In a large pot combine broccoli and 1 can of broth.  Cover and cook 7 minutes or until they are crisp tender.  Remove broccoli; col and chop coarsely.  Add other can of broth, milk, half & half, ham, salt and pepper.  Bring to a boil.  Stir in broccoli, cheese and butter.  Stir constantly but don't allow to boil.

Comments:  This recipe came from a cookbook dating 1984 called The Enlightened Gourmet.  I love broccoli cheese soup and this one had the addition of ham that I hadn't tried before.  It is delicious!  I added the corn starch to thicken it just a little and that worked good too.  Also this called for Swiss cheese but I'm a cheddar lover so I did make that change too.  I'm sure the Swiss is delicious but I also have problems getting Swiss to melt smoothly so that was another reason for my using cheddar.  The flavor of this soup is so good.  The only other change I might make would be to add a few chopped leeks to the broccoli.  I don't think it could get much better than that.

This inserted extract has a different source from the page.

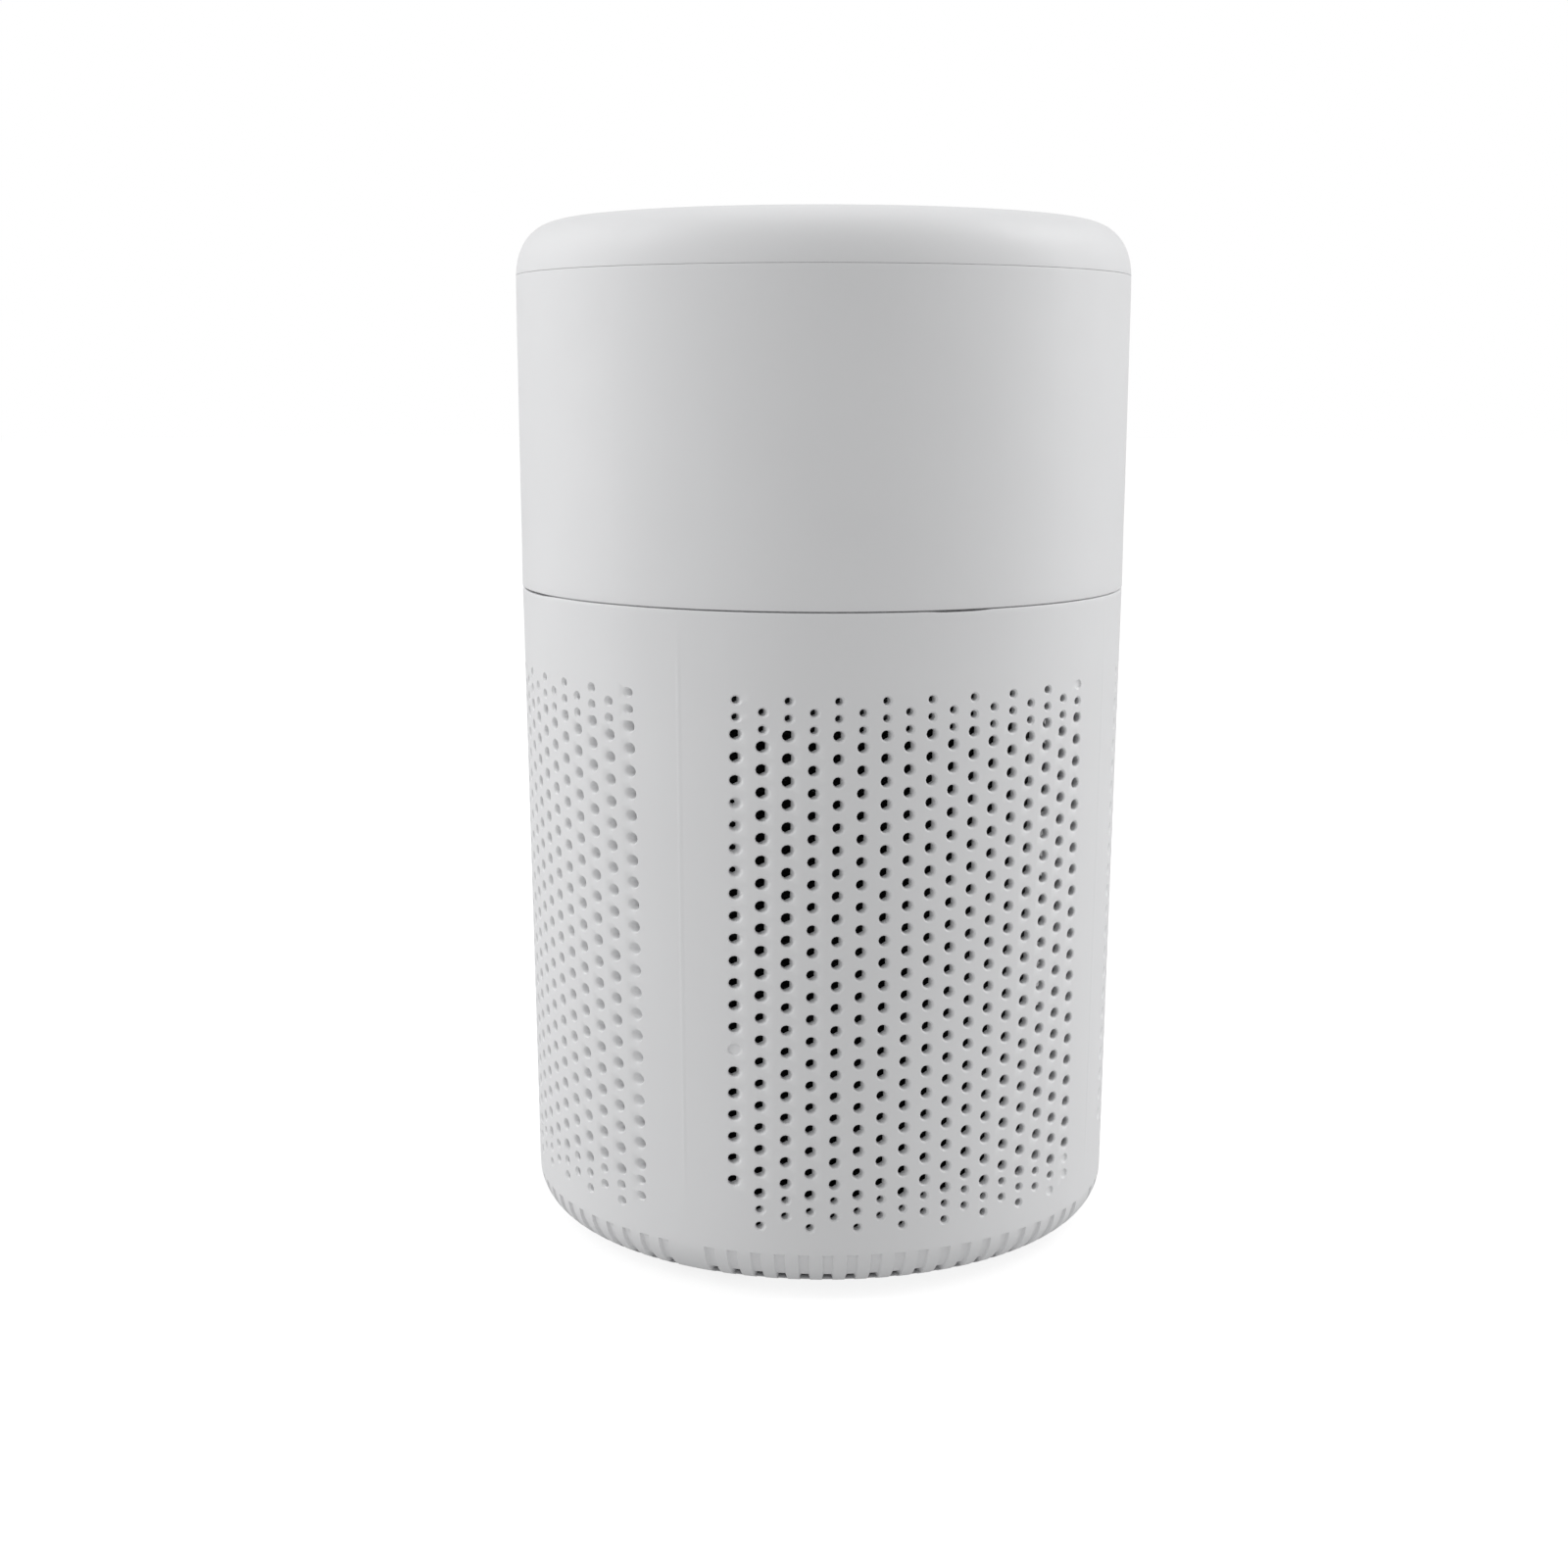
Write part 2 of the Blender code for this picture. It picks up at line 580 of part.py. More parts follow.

Comment from Carol:  My mother is a great fan of broccoli soup and has been quite an authority on it over the years.  Today she pronounced this is the best broccoli soup she has ever had!  She especially liked the addition of the ham to an already solid friendship between broccoli and cheddar.  Martha has told us how to thicken the soup according to our tastes (by adding a little corn starch) and it allows us to choose degrees of thickness.  This is a delicious soup and now I know that it is the recipe we will follow form here on out!


Sunday, May 31, 2009

Cheezy Bacon Grit Muffins

1/2 lb. bacon, fried and crumbled
2 pkg. (individual size) instant grits
1/2 cup milk
1 egg
1/2 cup shredded cheese
1 cup self rising flour

Make grits according to directions on package. Add milk, egg , cheese and flour. Combine until moistened. Fold in bacon. Line muffin 12 muffin tins with paper liners. Spray with non-stick spray. Divide mix equally into muffin tins. Bake 20 minutes in a 400 degree oven

Try this with sausage or ham. It's good no matter what type of meat you enjoy for breakfast.